_Work to complete:_ Reproduce exactly the section that begins at the line containing "---- choose one" and ends at the line containing "bpy.context.scene.collection.objects.link(empty)", both lines included; omit all other lines.

** begin Provided data **

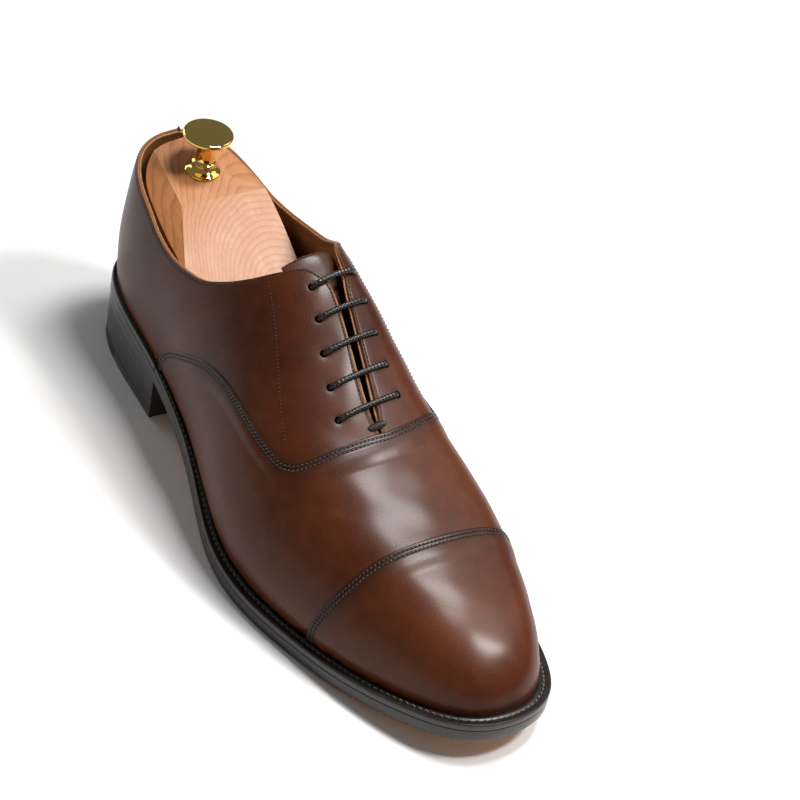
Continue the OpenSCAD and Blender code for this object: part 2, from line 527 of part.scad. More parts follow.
module heel_sock() {
  n = 16;
  color(tan) plate(lin(0, u_at(46, 0), n), lin(0, u_at(46, 1), n), flat_off(n + 1, -1.6),
                   insole_t + 0.2, insole_t + 1);
}
module insole_rib() {
  path = front_path(breast_l + 0.02, breast_m + 0.02, 22);
  color(natural) strip(path, [for (p = path) [[-6.4, welt_low], [-4.1, welt_low], [-4.1, 0], [-6.4, 0]]]);
}
module cork_filler() {
  n = 18;
  color([0.5, 0.33, 0.2]) plate(lin(u_at(110, 0), u_at(250, 0), n), lin(u_at(110, 1), u_at(250, 1), n),
                                flat_off(n + 1, -6.9), welt_low, -0.05);
}
module shank() {
  color([0.6, 0.6, 0.62])
    bar([for (x = lin(6, 106, 12))
      let(u = u_at(x, 0), p = last_point(u, 0), q = last_point(u, 1), y = (p[1] + q[1]) / 2, z = p[2])
      [[p[0], y - 7, z + welt_low + 0.1], [p[0], y + 7, z + welt_low + 0.1], [p[0], y + 7, z - 0.2],
       [p[0], y - 7, z - 0.2]]], true);
}

// ---- heel -----------------------------------------------------------------------------------
seat_low = heel_height - 5.5; // underside of the tapered seat lift
lift_t = (seat_low - top_piece_t) / lifts;
heel_inset = 0.4; // how far the stack sits in from the sole's edge
function heel_outline(off) =
  concat([for (u = reversed(lin(0, breast_l, 14))) let(p = edge(u, 0, off, 0)) [p[0], p[1]]],
         [for (u = tail(lin(0, breast_m, 14))) let(p = edge(u, 1, off, 0)) [p[0], p[1]]]);
module heel_layer(z, t, off) {
  translate([0, 0, z]) linear_extrude(t - 0.03) polygon(heel_outline(off));
}
module heel_seat_lift() {
  n = 14;
  off = heel_out - heel_inset;
  color(stained)
    bar([for (i = [0:n]) let(a = edge(mix(0, breast_l, i / n), 0, off, -sole_t - 0.03),
                             b = edge(mix(0, breast_m, i / n), 1, off, -sole_t - 0.03))
      [[a[0], a[1], seat_low], [b[0], b[1], seat_low], b, a]], true);
}
function lift_z(k) = top_piece_t + k * lift_t;
function lift_off(k) = heel_out - heel_inset - 0.12 * (lifts - k);
module heel_lift_upper() { color(stained) heel_layer(lift_z(2), lift_t, lift_off(2)); }
module heel_lift_middle() { color(stained) heel_layer(lift_z(1), lift_t, lift_off(1)); }
module heel_lift_lower() { color(stained) heel_layer(lift_z(0), lift_t, lift_off(0)); }
tip_x = -3; // where the leather top piece meets the rubber tip
nail_d = 1.6;
module nail_places() {
  for (p = [[26, -22], [26, 22], [14, -24], [14, 24], [4, -25], [4, 25], [10, 0]])
    translate([p[0], p[1], 0]) children();
}
module top_piece() {
  color(natural) difference() {
    intersection() {
      heel_layer(0, top_piece_t, lift_off(-0.4));
      translate([tip_x, -60, -1]) cube([60, 120, top_piece_t + 2]);
    }
    nail_places() translate([0, 0, -1]) cylinder(d = nail_d + 0.06, h = 5.5, $fn = 20);
  }
}
module heel_tip() {
  color([0.06, 0.06, 0.06]) intersection() {
    heel_layer(0, top_piece_t, lift_off(-0.4));
    translate([tip_x - 60 - 0.05, -60, -1]) cube([60, 120, top_piece_t + 2]);
  }
}
module heel_nails() {
  color([0.7, 0.55, 0.3]) nail_places() translate([0, 0, 0.15]) cylinder(d = nail_d, h = 4.2, $fn = 20);
}

// ---- shoe tree ------------------------------------------------------------------------------
cedar = [0.76, 0.52, 0.34];
brass = [0.83, 0.65, 0.28];
bore_gap = 0.06; // radial running clearance of the hinge
cheek_r = 9;
block_front_x = hinge_x - 14;
block_low_z = 37.5;
// Points that fix the planes of the block's top: its ridge, one on the deck, one on the slope and two on
// the lateral chamfer
ridge_l = [5.5, -17, 86];
ridge_m = [7, 21, 88.5];
deck_p = [-32, -1, 94.5];
slope_p = [39, 23.5, 75.5];
chamfer_a = [-26, -16, 91.5];
chamfer_b = [23, -27.5, 75.5];
knob_x = -11;
knob_y = 1;
function plane_normal(p, q, r) = let(n = unit(cross(q - p, r - p))) n[2] > 0 ? n : -n;
deck_z = let(n = plane_normal(ridge_l, ridge_m, deck_p)) // height of the deck under the knob
  ridge_l[2] - (n[0] * (knob_x - ridge_l[0]) + n[1] * (knob_y - ridge_l[1])) / n[2];
seat_z = deck_z - 1.5; // the knob stands upright in a flat seat sunk into the sloping deck
// All that lies above the plane through three points
module above(p, q, r) {
  translate(p) aim(plane_normal(p, q, r)) translate([-90, -90, 0]) cube([180, 180, 90]);
}

module tree_forepart() {
  xs = concat(lin(76, 160, 11), lin(169, 217, 6), [225, 231, 236]);
  vs = lin(0.07, 0.93, 16);
  color(cedar) difference() {
    union() {
      bar([for (x = xs) let(u = u_at(x, 0.5)) [for (v = vs)
        on_last(u, v, -tree_gap - 0.6 - 4.8 * smooth(0.25, 0.38, v < 0.5 ? v : 1 - v)
            * (1 - smooth(162, 182, x))
                      - 5 * smooth(217, 242, x))]]);
      for (s = [-1, 1])
        translate([0, s * (arm_w / 2 + 0.4 + 4.5) + 4.5, 0]) rotate([90, 0, 0]) linear_extrude(9) {
          translate([hinge_x, hinge_z]) circle(r = cheek_r);
          translate([hinge_x, hinge_z - cheek_r]) square([10, 2 * cheek_r]);
        }
    }
    translate([hinge_x - 12, -arm_w / 2 - 0.4, hinge_z - cheek_r - 0.6])
      cube([12 + cheek_r + 0.6, arm_w + 0.8, 2 * cheek_r + 1.2]);
    translate([hinge_x + 9, 0, hinge_z + cheek_r]) rotate([0, 40, 0])
      translate([-100, -60, 0]) cube([100, 120, 150]);
    hinge_bore(0);
  }
}
module hinge_bore(gap) {
  translate([hinge_x, 0, hinge_z]) rotate([90, 0, 0])
    cylinder(d = hinge_pin_d + 2 * gap, h = 60, center = true);
}
// Plan outline of the heel block: the collar's opening, less the gap
function opening(top, side) =
  let(c = concat([[0, top[0][1]]], tail(on_seam([for (i = [0:6]) top[i]], 14))))
  [for (p = side == 0 ? c : mirror_v(c))
    on_last(p[0], p[1], -tree_gap - 0.3 - 0.4 * side * smooth(-25, 10, last_point(p[0], p[1])[0] / lx))];
block_outline = let(a = opening(topline_v, 0), b = opening(topline_m, 1), l = a[14], m = b[14])
  concat([[block_front_x, l[1]]], [for (p = reversed(a)) [p[0], p[1]]],
         [for (p = tail(b)) [p[0], p[1]]], [[block_front_x, m[1]]]);
module tree_heel_block() {
  color(cedar) difference() {
    union() {
      translate([0, 0, block_low_z]) linear_extrude(104 - block_low_z) polygon(block_outline);
      translate([0, arm_w / 2, 0]) rotate([90, 0, 0]) linear_extrude(arm_w) {
        translate([hinge_x, hinge_z]) circle(r = cheek_r);
        translate([block_front_x - 8, hinge_z - cheek_r + 1])
          square([hinge_x - block_front_x + 8, 2 * cheek_r - 2]);
      }
    }
    above(ridge_l, ridge_m, deck_p);
    above(ridge_l, ridge_m, slope_p);
    above(ridge_l, chamfer_a, chamfer_b);
    hinge_bore(bore_gap);
    translate([knob_x, knob_y, deck_z - 22]) cylinder(d = 5.04, h = 40, $fn = 32);
    translate([knob_x, knob_y, seat_z - 0.02]) cylinder(r = 8.2, h = 20);
  }
}
module tree_hinge_pin() {
  color([0.7, 0.7, 0.72])
    translate([hinge_x, 0, hinge_z]) rotate([90, 0, 0])
      cylinder(d = hinge_pin_d - 0.02, h = arm_w + 2 * 9 + 0.8, center = true);
}
module on_seat() { translate([knob_x, knob_y, seat_z]) children(); }
module tree_knob_base() {
  color(brass) on_seat() rotate_extrude()
    polygon([[2.6, 0], [7.8, 0], [8, 1], [7.4, 1.9], [5.8, 2.4], [5, 3.4], [4.6, 4.2], [2.6, 4.2]]);
}
module tree_knob() {
  r = knob_d / 2;
  color(brass) on_seat() rotate_extrude()
    polygon([[0, 5.05], [2.6, 5.05], [2.6, 4.25], [5.1, 4.25], [5.3, 5.3], [4.2, 6], [3.8, 8],
             [4.2, knob_h - 7.6], [6.4, knob_h - 5.2], [r - 1.2, knob_h - 3.7], [r, knob_h - 2.6], [r, knob_h - 2],
             [r - 0.6, knob_h - 1.2], [r - 2.5, knob_h - 0.8], [r - 6.8, knob_h - 0.25], [0, knob_h - 0.05]]);
}
module tree_knob_screw() {
  color([0.7, 0.7, 0.72]) translate([knob_x, knob_y, seat_z - 18]) cylinder(d = 5, h = 22.95, $fn = 32);
}

// ---- choose one node, or all ------------------------------------------------------------------
toe_cap();
vamp();
quarter_lateral();
quarter_medial();
back_strap();
tongue();
vamp_lining();
quarter_lining_lateral();
quarter_lining_medial();
heel_counter();
toe_puff();
blind_eyelets();
throat_bar_tack();
lace();
lace_tips();
cap_seam_thread();
vamp_seam_thread();
facing_thread_lateral();
facing_thread_medial();
insole();
heel_sock();
insole_rib();
cork_filler();
shank();
welt();
heel_rand();
welt_thread();
outsole();
heel_seat_lift();
heel_lift_upper();
heel_lift_middle();
heel_lift_lower();
top_piece();
heel_tip();
heel_nails();
tree_forepart();
tree_heel_block();
tree_hinge_pin();
tree_knob_base();
tree_knob();
tree_knob_screw();
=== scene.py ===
"""Leather cap-toe oxford with its shoe tree: the looks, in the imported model's frame.

The last is the same spline surface as in the CAD source, evaluated finely here, so that every
piece of leather, thread and lace is built on it in millimetres and scaled to metres at the end.
"""

import json
import math

import bmesh
import bpy
import numpy as np
from mathutils import Matrix, Vector


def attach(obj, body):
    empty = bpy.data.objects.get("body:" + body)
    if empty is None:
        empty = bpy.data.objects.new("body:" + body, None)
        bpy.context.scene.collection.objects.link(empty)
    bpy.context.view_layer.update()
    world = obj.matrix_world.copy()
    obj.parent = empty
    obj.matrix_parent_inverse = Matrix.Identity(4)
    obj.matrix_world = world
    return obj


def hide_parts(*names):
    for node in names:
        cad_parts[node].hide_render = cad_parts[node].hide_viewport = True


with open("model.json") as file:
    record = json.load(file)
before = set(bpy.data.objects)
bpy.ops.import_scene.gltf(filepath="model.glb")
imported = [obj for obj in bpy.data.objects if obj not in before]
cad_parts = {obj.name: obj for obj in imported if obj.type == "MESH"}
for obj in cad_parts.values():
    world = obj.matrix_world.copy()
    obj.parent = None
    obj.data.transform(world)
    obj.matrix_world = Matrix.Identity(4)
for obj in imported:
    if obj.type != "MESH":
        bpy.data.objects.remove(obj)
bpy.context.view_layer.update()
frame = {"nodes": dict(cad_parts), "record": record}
MM = 0.001

# ---- the last: a spline surface, u from heel to toe, v from lateral to medial feather edge ----
SOLE_T = 7.6
# x, lateral and medial half widths, feather height above the sole, ridge z, ridge y, bulges, shoulders
LAST = np.array([
    [-35, 0, 0, 24, 109, 0, 0, 0, 0, 0],
    [-35, -18.5, 15.5, 24, 109, 0, 0.5, 0.5, 1.2, 0.8],
    [-13, -30, 27.5, 23.5, 111, 0.5, 2, 2, 0.95, 0.62],
    [25, -31.5, 29, 22.5, 115.5, 2, 3, 3, 0.55, 0.55],
    [60, -34.5, 27.5, 17.5, 116.5, 5, 5.5, 7.5, 0.55, 0.6],
    [94, -38.5, 25.5, 7.5, 107, 8, 8.5, 11.5, 0.6, 0.72],
    [125, -47.5, 31.5, 1.5, 85, 6.5, 7.5, 9.5, 0.68, 0.8],
    [153, -49.5, 38, 0, 68.5, 5.5, 4.5, 6, 0.74, 0.86],
    [182, -42.5, 42, 0, 57.5, 6, 4.5, 3, 0.76, 0.88],
    [212, -34.5, 38, 2, 49.5, 7, 3, 1, 0.74, 0.84],
    [240, -22, 30, 6.5, 40.5, 6, 1, 1, 0.7, 0.74],
    [257.5, -10.5, 18, 10, 29, 4, 0, 0, 0.6, 0.6],
    [257.5, 3, 3, 10, 17.7, 3, 0, 0, 0, 0]])
RISE = [0, 0.17, 0.52, 0.93, 1]
HEEL_CURVE = [2, -2, -1.5, 5.5, 9.5]
HEEL_SHARE = [1, 1, 0.55]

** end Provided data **

_Completed exercise:_
// ---- choose one node, or all ------------------------------------------------------------------
toe_cap();
vamp();
quarter_lateral();
quarter_medial();
back_strap();
tongue();
vamp_lining();
quarter_lining_lateral();
quarter_lining_medial();
heel_counter();
toe_puff();
blind_eyelets();
throat_bar_tack();
lace();
lace_tips();
cap_seam_thread();
vamp_seam_thread();
facing_thread_lateral();
facing_thread_medial();
insole();
heel_sock();
insole_rib();
cork_filler();
shank();
welt();
heel_rand();
welt_thread();
outsole();
heel_seat_lift();
heel_lift_upper();
heel_lift_middle();
heel_lift_lower();
top_piece();
heel_tip();
heel_nails();
tree_forepart();
tree_heel_block();
tree_hinge_pin();
tree_knob_base();
tree_knob();
tree_knob_screw();
=== scene.py ===
"""Leather cap-toe oxford with its shoe tree: the looks, in the imported model's frame.

The last is the same spline surface as in the CAD source, evaluated finely here, so that every
piece of leather, thread and lace is built on it in millimetres and scaled to metres at the end.
"""

import json
import math

import bmesh
import bpy
import numpy as np
from mathutils import Matrix, Vector


def attach(obj, body):
    empty = bpy.data.objects.get("body:" + body)
    if empty is None:
        empty = bpy.data.objects.new("body:" + body, None)
        bpy.context.scene.collection.objects.link(empty)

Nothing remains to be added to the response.